| RECORD SET |
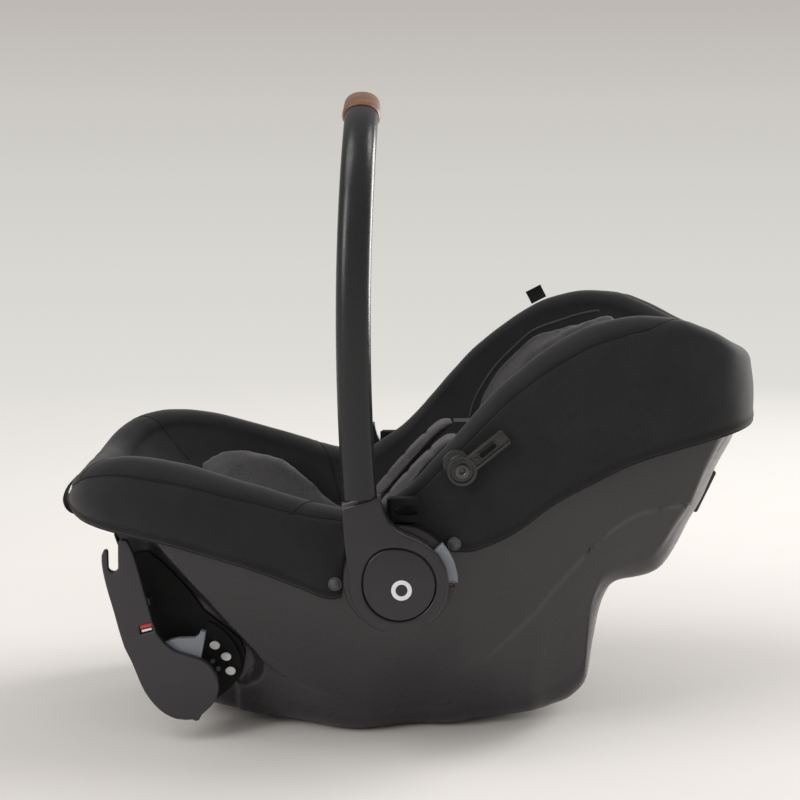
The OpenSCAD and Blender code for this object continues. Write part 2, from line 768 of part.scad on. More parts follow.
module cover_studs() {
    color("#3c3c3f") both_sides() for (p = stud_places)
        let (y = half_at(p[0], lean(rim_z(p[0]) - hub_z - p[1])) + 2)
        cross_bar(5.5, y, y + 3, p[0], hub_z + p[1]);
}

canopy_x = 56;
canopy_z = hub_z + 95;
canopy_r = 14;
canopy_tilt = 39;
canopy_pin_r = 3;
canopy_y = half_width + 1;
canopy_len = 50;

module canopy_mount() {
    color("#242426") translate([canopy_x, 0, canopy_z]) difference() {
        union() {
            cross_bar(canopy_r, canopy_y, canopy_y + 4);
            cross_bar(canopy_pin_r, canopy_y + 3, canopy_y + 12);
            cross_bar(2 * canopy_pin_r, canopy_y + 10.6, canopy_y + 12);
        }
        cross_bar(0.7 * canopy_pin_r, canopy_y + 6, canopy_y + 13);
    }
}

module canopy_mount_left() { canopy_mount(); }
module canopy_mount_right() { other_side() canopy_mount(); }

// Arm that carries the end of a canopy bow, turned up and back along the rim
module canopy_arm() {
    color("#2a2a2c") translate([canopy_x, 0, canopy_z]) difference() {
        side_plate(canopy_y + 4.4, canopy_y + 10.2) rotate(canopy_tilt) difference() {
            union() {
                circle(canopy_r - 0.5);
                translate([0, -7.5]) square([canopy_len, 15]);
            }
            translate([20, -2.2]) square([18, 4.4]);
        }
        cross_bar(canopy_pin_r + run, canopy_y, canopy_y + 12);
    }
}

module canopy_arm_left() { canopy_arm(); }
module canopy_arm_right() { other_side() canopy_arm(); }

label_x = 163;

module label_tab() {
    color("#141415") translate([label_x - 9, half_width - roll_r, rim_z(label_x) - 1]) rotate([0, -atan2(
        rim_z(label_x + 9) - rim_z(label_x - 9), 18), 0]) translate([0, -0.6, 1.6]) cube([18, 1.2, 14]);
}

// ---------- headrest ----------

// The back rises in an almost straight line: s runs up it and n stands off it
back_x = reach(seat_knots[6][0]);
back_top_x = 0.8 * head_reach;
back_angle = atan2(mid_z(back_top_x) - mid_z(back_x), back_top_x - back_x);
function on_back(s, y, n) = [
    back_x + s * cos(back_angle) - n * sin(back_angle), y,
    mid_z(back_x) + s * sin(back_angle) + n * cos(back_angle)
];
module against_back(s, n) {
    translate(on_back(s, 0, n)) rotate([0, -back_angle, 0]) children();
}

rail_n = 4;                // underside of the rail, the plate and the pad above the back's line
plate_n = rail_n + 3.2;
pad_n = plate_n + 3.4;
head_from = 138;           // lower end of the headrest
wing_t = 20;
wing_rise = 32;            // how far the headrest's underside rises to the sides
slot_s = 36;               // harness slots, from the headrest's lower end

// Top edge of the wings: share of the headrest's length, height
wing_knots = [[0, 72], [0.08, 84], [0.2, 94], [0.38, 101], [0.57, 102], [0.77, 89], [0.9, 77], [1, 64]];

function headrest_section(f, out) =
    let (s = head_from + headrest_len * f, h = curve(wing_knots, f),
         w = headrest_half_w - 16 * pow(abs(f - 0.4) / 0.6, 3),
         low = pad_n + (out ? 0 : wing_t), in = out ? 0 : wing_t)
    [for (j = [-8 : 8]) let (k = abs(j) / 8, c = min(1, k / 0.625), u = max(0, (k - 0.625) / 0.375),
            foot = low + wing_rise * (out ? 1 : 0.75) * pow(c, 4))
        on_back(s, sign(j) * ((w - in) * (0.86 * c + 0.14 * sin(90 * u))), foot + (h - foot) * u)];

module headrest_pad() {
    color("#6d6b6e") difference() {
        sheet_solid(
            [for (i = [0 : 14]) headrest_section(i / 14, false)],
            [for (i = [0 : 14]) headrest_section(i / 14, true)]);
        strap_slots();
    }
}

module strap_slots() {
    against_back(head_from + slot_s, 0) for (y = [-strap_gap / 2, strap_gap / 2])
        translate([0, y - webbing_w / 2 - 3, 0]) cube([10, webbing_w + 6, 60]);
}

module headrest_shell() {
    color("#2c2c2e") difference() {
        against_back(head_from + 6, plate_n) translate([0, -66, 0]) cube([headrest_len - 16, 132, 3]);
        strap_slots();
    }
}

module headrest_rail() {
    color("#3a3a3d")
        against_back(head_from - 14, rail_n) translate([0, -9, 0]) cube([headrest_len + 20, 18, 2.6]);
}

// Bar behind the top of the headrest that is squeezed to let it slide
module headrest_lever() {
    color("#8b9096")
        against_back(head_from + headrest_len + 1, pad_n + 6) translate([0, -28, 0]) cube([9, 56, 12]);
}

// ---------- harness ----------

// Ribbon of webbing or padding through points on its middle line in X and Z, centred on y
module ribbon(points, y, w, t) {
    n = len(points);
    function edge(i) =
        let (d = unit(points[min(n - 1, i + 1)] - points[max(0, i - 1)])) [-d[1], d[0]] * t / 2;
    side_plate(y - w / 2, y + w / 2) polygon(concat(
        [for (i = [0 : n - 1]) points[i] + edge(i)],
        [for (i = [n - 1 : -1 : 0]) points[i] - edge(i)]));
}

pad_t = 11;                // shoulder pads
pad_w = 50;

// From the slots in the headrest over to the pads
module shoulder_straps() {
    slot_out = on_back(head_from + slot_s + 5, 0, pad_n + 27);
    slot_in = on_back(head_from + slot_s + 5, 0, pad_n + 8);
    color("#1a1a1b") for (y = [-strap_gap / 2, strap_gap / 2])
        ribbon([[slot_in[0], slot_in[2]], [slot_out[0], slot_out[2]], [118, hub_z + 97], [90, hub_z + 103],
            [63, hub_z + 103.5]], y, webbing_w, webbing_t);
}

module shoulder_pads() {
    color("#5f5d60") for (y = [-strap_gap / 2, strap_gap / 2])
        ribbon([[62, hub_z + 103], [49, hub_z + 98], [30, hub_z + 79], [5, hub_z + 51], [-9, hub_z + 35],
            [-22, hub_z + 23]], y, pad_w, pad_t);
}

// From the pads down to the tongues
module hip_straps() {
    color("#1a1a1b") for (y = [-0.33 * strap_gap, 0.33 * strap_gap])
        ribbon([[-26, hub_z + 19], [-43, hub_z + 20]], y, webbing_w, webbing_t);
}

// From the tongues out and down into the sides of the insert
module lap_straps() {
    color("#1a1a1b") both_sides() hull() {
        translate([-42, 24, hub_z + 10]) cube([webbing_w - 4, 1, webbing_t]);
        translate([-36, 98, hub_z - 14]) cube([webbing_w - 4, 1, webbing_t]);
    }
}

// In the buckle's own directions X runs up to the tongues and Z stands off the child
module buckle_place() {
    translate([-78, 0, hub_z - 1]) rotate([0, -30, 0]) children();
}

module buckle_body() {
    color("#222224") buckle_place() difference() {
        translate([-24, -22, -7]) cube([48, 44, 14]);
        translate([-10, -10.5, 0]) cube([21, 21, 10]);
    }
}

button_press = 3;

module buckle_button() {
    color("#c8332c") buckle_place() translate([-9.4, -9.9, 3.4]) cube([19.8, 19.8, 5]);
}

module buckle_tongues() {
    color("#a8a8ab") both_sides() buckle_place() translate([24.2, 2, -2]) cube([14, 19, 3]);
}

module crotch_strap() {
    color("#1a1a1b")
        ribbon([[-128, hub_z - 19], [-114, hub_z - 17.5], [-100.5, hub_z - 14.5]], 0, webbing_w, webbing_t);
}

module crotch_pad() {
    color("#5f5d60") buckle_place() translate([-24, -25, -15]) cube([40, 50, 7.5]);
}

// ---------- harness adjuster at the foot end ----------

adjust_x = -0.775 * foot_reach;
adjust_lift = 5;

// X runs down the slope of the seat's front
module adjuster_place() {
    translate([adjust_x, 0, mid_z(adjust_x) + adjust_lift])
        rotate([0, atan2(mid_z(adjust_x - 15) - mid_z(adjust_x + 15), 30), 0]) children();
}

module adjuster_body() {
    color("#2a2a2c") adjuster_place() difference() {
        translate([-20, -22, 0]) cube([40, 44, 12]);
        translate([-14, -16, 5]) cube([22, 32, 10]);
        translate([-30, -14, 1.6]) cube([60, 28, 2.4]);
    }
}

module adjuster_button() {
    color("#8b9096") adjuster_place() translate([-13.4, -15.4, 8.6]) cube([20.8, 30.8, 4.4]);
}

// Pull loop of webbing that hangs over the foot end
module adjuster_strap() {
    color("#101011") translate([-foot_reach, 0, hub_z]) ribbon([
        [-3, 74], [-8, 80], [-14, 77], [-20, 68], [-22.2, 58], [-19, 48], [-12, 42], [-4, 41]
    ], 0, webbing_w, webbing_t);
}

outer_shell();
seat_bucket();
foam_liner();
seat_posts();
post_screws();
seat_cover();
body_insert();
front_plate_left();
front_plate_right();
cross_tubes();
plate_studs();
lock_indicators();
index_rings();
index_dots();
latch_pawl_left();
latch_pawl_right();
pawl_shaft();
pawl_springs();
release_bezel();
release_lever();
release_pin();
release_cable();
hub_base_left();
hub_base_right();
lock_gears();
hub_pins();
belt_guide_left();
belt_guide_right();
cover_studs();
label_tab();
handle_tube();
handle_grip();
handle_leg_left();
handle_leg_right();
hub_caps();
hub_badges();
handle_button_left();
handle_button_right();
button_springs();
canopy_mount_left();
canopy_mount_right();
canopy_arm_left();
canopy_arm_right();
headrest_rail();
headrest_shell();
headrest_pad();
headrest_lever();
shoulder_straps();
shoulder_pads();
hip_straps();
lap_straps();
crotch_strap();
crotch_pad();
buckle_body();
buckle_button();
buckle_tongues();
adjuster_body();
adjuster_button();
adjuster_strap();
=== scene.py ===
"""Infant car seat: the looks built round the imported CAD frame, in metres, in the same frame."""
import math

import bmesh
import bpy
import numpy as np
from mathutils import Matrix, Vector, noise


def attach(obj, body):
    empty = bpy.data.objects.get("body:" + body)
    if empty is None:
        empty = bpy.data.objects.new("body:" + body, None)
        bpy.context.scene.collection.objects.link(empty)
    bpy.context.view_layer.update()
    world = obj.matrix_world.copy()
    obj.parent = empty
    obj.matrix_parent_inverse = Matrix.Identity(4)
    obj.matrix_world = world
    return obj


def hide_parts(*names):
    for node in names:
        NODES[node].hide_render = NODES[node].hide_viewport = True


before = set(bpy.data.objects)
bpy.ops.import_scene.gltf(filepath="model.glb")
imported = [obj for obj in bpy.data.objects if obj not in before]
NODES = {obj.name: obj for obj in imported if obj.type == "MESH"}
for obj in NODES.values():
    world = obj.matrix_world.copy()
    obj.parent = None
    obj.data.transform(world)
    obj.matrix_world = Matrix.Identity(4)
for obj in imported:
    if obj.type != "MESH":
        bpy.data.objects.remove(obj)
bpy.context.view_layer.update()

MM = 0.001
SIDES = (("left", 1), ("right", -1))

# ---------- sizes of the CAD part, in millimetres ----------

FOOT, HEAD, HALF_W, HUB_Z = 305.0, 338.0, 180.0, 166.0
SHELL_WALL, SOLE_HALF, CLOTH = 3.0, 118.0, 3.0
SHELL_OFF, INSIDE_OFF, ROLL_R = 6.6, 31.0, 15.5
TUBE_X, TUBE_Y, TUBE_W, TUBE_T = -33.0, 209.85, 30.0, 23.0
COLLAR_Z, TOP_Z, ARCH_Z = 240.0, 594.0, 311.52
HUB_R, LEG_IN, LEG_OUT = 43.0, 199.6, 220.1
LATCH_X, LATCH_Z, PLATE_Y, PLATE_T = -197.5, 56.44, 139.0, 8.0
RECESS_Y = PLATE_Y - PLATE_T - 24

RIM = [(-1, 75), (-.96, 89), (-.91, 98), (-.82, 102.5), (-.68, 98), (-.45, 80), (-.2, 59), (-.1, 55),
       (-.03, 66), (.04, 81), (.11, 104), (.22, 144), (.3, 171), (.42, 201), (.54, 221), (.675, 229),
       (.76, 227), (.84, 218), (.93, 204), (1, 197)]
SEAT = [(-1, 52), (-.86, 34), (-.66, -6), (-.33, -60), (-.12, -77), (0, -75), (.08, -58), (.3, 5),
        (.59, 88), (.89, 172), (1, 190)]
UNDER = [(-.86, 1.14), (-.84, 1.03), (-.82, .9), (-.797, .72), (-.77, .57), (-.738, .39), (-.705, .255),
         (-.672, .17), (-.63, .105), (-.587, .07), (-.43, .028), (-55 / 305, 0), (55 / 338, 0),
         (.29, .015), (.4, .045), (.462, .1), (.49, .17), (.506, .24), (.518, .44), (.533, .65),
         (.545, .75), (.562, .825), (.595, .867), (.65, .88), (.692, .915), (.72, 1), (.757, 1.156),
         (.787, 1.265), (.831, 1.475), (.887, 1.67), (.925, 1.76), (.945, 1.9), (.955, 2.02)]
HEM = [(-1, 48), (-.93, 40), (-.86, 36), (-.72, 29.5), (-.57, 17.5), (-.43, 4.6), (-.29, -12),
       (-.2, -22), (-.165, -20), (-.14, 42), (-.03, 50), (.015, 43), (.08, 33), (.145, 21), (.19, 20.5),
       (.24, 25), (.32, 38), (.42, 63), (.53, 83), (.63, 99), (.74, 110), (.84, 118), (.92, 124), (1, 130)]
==
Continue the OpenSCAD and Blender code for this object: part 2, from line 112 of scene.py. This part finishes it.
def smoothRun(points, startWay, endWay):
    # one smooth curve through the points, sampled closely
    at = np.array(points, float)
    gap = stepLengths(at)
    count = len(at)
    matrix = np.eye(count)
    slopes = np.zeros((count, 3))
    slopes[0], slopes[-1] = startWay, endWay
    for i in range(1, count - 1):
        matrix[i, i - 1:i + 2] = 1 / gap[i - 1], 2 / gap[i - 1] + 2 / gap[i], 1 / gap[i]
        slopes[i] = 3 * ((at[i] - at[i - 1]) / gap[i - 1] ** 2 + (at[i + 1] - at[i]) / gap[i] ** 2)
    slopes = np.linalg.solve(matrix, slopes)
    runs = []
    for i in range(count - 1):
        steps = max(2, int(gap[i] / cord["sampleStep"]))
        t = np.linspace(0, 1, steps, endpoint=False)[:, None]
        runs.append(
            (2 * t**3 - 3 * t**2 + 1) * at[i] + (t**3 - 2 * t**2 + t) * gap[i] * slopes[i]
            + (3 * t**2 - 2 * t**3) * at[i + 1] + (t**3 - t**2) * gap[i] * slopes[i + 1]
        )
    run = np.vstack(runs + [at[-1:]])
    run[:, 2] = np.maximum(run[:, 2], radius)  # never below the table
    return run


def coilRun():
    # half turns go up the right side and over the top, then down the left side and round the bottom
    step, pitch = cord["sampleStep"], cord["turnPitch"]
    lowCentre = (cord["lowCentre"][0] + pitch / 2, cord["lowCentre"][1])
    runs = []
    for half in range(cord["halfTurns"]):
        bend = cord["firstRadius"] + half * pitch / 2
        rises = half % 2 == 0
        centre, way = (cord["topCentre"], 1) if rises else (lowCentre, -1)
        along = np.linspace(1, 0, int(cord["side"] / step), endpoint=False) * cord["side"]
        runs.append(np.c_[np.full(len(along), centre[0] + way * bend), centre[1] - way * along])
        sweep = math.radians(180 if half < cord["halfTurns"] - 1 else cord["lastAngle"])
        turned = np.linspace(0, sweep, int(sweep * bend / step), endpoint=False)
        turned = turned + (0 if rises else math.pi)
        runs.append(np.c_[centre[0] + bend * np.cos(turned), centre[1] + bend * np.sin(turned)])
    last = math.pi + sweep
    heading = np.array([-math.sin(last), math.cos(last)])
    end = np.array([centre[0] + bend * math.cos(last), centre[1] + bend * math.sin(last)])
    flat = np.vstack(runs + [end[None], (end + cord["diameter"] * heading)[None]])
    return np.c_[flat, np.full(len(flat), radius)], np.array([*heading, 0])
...
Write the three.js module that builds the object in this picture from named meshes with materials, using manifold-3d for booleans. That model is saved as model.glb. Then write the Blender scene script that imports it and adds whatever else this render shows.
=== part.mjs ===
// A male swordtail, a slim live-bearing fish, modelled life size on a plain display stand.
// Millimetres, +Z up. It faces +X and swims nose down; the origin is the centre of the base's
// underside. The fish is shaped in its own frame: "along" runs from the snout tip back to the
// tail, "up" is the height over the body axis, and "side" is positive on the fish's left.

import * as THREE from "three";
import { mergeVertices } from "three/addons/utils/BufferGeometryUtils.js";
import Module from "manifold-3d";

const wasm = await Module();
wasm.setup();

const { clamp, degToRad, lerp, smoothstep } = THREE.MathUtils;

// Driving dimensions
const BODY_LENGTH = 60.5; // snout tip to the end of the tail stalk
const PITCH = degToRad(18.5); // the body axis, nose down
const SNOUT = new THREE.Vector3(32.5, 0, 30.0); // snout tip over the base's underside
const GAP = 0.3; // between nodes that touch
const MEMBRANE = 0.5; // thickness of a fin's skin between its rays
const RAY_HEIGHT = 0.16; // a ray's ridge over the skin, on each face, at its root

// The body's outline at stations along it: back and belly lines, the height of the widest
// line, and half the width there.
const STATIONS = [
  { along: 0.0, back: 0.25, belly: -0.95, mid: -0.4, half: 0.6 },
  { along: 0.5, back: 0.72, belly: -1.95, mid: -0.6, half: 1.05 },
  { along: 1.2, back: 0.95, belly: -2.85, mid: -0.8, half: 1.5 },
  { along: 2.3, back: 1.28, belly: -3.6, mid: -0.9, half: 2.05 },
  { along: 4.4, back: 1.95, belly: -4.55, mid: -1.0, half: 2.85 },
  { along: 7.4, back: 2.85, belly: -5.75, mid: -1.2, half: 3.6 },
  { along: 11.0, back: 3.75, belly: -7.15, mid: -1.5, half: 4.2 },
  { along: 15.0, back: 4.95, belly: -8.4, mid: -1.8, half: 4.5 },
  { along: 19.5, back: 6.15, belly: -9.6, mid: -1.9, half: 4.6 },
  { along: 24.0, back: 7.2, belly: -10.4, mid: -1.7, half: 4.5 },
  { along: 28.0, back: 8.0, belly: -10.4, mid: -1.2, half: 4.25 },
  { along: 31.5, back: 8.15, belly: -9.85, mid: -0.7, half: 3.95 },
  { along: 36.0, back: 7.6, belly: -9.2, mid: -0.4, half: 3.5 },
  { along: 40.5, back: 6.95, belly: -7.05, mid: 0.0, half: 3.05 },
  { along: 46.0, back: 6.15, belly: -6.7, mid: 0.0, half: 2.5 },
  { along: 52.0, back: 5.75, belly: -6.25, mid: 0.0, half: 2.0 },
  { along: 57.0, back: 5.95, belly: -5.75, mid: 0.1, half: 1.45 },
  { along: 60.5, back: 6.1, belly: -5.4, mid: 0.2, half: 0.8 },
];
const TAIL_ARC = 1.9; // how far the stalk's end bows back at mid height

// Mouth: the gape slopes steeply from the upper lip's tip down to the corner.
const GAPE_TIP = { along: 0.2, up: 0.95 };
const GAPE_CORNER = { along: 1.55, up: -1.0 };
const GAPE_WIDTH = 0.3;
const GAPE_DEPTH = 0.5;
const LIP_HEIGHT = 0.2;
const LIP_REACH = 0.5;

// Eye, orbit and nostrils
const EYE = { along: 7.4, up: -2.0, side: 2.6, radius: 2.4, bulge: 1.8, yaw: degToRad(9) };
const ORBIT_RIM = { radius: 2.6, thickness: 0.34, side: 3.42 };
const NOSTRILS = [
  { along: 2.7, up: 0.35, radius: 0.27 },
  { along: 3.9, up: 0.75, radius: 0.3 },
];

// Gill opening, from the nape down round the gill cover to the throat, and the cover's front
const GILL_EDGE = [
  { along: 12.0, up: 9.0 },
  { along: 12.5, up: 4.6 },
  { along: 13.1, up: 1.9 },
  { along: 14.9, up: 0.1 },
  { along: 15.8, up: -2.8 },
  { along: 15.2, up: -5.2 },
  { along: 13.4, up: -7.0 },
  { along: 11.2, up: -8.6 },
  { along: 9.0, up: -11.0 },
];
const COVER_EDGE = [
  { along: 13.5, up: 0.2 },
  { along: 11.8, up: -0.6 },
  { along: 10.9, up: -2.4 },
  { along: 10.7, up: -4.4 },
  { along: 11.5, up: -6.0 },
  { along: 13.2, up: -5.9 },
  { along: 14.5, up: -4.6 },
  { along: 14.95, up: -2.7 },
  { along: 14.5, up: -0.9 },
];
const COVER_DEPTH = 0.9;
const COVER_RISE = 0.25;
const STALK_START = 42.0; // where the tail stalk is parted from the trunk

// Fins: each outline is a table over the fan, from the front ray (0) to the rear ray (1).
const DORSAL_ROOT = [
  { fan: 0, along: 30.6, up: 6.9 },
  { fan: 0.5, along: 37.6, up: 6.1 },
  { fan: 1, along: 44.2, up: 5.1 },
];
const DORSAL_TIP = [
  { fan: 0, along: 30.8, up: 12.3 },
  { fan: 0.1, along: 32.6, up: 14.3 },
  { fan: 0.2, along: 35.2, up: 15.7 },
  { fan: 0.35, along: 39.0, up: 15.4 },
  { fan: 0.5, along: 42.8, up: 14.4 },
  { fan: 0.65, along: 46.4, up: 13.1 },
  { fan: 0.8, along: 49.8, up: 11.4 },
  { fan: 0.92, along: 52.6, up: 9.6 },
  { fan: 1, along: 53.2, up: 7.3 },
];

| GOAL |
Exact duplication is required for the lines above, from the line that contains "The OpenSCAD and Blender code for this object continues." to the line that contains "canopy_len = 50;", inclusive; omit all others.

| OUTPUT FOR THIS EXERCISE |
The OpenSCAD and Blender code for this object continues. Write part 2, from line 768 of part.scad on. More parts follow.
module cover_studs() {
    color("#3c3c3f") both_sides() for (p = stud_places)
        let (y = half_at(p[0], lean(rim_z(p[0]) - hub_z - p[1])) + 2)
        cross_bar(5.5, y, y + 3, p[0], hub_z + p[1]);
}

canopy_x = 56;
canopy_z = hub_z + 95;
canopy_r = 14;
canopy_tilt = 39;
canopy_pin_r = 3;
canopy_y = half_width + 1;
canopy_len = 50;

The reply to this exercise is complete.